Payments: Pennsylvania generally issues payments within a few days of a completed certification, though this timeline can vary based on your payment method (direct deposit vs. debit card) and whether any issues are flagged on your account.

Disputes and adjudication: If your employer contests your claim, or if something in your initial filing raises a question, your claim goes into adjudication — a review process where a UC referee evaluates the facts. This can delay payments significantly while the review is underway.

Appeals: Not Handled by the Hotline

⚠️ If you've received a determination denying your benefits — or reducing them — and you disagree, the appeals process is separate from the phone hotline.
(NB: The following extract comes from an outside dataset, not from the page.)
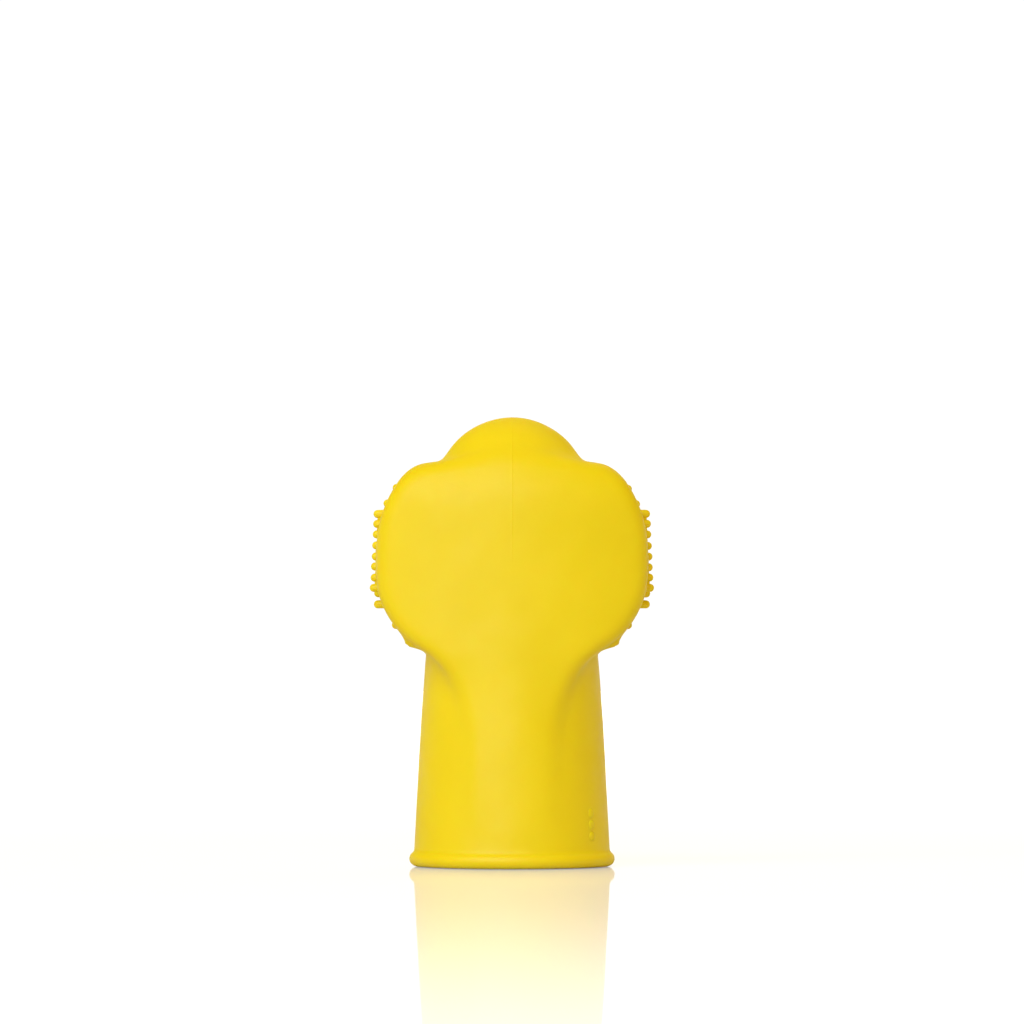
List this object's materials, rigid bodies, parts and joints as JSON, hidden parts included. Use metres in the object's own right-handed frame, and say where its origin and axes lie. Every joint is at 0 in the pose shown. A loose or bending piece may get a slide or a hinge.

Pennsylvania allows claimants to appeal within 15 days of a determination notice (the exact deadline appears on your notice). Appeals are typically filed in writing, not by phone. After filing, a hearing is scheduled before a UC referee, where you can present your case.

The phone line can tell you whether an appeal has been received, but it cannot file one on your behalf or influence the outcome of a pending review.

Factors That Shape What You'll Hear on the Call

No two claims are identical. What a representative can tell you depends on:

  • Your claim's current status — pending, approved, in adjudication, appealed, or closed
  • Your separation reason — layoffs, voluntary quits, and terminations for cause each follow different eligibility paths under Pennsylvania law
  • Your wage history — determines your weekly benefit rate and maximum benefit weeks
  • Any open issues on your account — unresolved flags can limit what a representative can do in a single call

Pennsylvania's benefit amounts, maximum weeks of coverage, and eligibility thresholds follow state-specific formulas. What you're entitled to — and what a representative will confirm — depends on those calculations applied to your specific earnings record and work history.